Similar to Fig. 1 but for the transverse response

4 Conclusions

We conducted a comparison between two approaches for calculating the lepton-nucleus cross section to investigate the interplay of various effects: final state interactions, two-body currents, and relativistic effects. Specifically, we analyzed the longitudinal and transverse responses for electron-\(^4\)He scattering, utilizing available Rosenbluth separated data in the intermediate momentum transfer regime. Both the LIT and SF calculations were derived within the coupled-cluster theory using a chiral nuclear Hamiltonian. This shared theoretical framework enabled a meaningful comparison.
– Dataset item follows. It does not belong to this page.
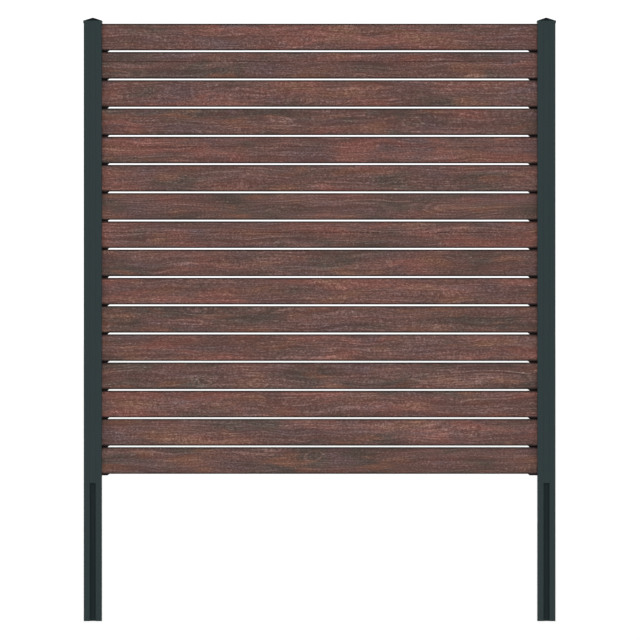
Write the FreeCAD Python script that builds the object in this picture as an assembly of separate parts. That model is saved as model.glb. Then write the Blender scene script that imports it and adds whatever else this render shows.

The LIT–CC method represents the current state-of-the-art approach for calculating nuclear responses while consistently considering final state interactions. However, it is limited to the nonrelativistic regime. Conversely, the SF formalism, which can extend to the relativistic energies, does not incorporate final state interactions.

We point out that the lack of two-body currents, crucial for the transverse response, might lead to a good comparison of the SF method only with one-body currents. Moreover, the relativistic effects play a non-negligible role already at \(\textbf{q}=400\) MeV/c and can lead to a suppression of the distribution tail, beyond the QE peak.

The conclusions drawn from our analysis of electron scattering processes can be directly applied for the neutrino induced reactions, thereby making a direct impact on the theoretical studies for neutrino oscillation experiments.